[What you will do]
Please list all lines of the material below in which the string "from" occurs.

[Data entries]
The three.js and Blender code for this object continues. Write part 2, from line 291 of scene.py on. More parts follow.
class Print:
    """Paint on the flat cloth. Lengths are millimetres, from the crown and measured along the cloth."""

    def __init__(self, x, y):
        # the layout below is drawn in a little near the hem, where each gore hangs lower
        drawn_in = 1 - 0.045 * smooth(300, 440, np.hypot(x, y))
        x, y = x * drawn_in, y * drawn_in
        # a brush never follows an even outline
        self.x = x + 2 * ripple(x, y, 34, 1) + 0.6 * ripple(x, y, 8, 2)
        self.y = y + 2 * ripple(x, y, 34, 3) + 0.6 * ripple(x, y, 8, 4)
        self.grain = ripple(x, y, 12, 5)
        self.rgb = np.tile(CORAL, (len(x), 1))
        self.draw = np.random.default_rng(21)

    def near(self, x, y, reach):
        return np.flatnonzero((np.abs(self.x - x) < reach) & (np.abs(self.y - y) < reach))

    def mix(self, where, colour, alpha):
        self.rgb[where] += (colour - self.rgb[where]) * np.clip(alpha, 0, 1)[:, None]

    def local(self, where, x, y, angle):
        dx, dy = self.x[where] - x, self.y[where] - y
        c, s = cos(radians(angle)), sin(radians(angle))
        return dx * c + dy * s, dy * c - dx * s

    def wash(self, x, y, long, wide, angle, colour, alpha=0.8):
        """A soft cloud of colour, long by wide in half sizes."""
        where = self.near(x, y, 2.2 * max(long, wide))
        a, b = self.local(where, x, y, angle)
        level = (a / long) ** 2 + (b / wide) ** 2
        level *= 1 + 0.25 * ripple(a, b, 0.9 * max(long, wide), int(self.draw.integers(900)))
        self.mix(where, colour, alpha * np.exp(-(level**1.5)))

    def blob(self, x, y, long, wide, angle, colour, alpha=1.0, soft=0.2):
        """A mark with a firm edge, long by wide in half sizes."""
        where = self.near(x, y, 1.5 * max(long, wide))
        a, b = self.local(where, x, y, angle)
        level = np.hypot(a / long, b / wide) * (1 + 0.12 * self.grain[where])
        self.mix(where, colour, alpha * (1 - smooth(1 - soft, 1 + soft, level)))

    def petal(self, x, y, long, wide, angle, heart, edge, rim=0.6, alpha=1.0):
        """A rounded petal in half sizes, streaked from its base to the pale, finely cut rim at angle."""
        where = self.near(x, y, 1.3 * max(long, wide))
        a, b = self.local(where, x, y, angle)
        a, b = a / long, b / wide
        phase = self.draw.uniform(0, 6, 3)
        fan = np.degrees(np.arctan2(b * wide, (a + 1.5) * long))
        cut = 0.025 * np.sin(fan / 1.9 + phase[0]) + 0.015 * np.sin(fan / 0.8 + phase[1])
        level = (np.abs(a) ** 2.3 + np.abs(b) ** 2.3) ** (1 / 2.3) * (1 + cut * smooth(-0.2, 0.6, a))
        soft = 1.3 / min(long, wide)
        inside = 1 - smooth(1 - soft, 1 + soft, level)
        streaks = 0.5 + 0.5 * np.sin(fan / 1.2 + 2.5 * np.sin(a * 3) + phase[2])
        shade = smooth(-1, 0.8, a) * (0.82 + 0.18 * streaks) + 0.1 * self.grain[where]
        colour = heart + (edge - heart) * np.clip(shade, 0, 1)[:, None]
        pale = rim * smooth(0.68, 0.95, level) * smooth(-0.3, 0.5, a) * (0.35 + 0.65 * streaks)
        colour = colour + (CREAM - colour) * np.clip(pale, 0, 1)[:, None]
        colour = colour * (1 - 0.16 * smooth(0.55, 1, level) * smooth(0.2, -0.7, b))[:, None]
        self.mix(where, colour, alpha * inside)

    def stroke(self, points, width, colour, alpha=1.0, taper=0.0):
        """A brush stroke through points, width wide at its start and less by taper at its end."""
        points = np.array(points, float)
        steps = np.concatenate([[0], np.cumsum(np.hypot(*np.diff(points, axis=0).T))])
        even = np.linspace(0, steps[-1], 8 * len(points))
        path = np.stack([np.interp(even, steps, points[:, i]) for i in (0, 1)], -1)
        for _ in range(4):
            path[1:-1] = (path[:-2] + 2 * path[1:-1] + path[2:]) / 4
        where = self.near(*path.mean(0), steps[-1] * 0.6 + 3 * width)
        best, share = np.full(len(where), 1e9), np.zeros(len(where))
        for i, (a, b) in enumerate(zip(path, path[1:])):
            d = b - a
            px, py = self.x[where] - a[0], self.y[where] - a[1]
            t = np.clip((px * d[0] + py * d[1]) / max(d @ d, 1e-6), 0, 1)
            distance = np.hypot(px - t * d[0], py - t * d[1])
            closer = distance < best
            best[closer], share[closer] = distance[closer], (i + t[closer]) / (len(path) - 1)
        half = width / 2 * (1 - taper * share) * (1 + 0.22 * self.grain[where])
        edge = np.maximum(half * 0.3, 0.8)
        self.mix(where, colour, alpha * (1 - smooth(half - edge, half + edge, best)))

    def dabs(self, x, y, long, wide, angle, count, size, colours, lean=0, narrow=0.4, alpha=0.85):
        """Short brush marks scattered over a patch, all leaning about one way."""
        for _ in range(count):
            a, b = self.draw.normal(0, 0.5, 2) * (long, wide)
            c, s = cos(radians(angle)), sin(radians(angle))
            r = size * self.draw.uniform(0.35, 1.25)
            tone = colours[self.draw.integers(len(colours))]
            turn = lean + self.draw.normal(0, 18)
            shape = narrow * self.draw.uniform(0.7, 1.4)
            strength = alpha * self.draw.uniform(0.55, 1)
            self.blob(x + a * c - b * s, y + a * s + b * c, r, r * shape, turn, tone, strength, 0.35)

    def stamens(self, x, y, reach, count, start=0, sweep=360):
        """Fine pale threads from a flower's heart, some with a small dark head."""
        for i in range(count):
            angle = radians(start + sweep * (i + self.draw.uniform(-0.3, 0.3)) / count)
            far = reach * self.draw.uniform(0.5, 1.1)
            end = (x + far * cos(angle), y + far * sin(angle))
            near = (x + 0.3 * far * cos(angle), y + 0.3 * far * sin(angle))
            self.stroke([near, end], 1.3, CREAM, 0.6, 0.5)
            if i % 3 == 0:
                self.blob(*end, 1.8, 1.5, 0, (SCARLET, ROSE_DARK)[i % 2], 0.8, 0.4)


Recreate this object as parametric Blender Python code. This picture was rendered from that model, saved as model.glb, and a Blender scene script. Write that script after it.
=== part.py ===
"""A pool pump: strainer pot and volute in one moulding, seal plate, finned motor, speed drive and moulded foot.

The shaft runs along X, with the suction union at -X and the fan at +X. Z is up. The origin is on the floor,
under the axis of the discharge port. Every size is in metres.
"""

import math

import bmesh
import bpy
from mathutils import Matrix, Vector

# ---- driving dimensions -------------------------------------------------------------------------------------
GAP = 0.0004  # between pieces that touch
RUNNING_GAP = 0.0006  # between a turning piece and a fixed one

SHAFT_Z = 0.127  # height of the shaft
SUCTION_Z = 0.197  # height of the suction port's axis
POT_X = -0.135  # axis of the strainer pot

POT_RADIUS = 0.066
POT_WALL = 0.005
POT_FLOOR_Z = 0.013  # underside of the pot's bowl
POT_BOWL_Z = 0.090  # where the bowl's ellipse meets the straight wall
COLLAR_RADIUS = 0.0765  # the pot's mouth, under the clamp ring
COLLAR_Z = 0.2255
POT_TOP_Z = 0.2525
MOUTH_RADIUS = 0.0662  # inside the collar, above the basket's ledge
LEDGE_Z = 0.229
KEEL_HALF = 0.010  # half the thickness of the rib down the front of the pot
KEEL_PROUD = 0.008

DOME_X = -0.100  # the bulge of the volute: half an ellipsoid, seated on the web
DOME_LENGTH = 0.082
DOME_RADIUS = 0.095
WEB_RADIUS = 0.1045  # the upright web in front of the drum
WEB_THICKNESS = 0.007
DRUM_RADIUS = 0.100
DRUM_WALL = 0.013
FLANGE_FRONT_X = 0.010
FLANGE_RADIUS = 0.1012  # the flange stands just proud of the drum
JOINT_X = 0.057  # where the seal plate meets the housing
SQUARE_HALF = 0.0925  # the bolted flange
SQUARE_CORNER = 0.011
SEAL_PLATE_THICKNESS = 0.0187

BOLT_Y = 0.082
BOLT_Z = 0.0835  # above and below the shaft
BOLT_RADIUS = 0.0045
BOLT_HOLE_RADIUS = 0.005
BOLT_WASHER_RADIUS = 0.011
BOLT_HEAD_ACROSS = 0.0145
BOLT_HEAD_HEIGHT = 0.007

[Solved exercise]
The three.js and Blender code for this object continues. Write part 2, from line 291 of scene.py on. More parts follow.
    """Paint on the flat cloth. Lengths are millimetres, from the crown and measured along the cloth."""
        """A rounded petal in half sizes, streaked from its base to the pale, finely cut rim at angle."""
        """Fine pale threads from a flower's heart, some with a small dark head."""
Recreate this object as parametric Blender Python code. This picture was rendered from that model, saved as model.glb, and a Blender scene script. Write that script after it.
from mathutils import Matrix, Vector